The book itself is short and pithy, most readers will finish it in less than a week. This is more from the compelling nature of the story, not from any thing else. Simpsons style of writing is short and direct, and refreshingly honest.

Recommended.

Grade: A-

Rating: 4 stars
Summary: EXTREME ADVENTURE IN THE PERUVIAN ANDES...
Review: This book recounts an amazing tale of courage, fortitude, and the will to live, despite dire circumstances. The author, Joe Simpson, and his climbing partner, Simon Yates, attempted to ascend a perilous section of the Peruvian Andes. Near the summit, tragedy struck when Joe, up over 19,000 feet, fell and hit a slope at the base of a cliff, breaking his right leg, rupturing his right knee, and shattering his right heel. Beneath him was a seemingly endless fall to the bottom.

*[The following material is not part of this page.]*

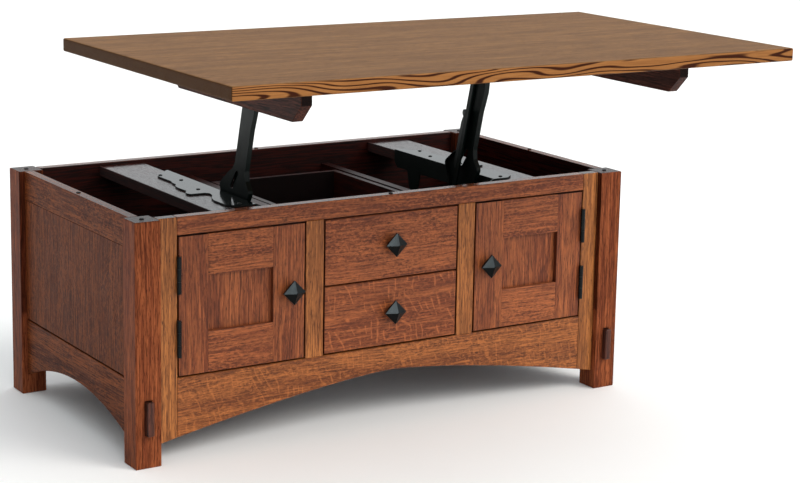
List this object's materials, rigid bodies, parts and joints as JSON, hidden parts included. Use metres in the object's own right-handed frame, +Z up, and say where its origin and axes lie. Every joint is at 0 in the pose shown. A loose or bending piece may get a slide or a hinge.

When Simon reached him, they both knew that the chances for getting Joe off the mountain were virtually non-existent. Yet, they fashioned a daring plan to to do just that. For the next few hours, they worked in tandem through a snow storm, and managed a risky, yet effective way of trying to lower Joe down the mountain.

About three thousand feet down, Joe, who was still roped to Simon, dropped off an edge and found himself now free hanging in space six feet away from an ice wall, unable to reach it with his axe. The edge was over hung about fifteen feet above him. The dark outline of a crevasse lay about a hundred feet directly below him.

Joe could not get up, and Simon could not get down. In fact, Joe's weight began to pull Simon off the mountain. So, Simon was finally forced to do the only thing he could do under the circumstances. He cut the rope, believing that he was consigning his friend to certain death. Therein lies the tale.

What happens next is sure to make one believe in miracles. This is an absorbing read and one of the great stories in mountaineering literature.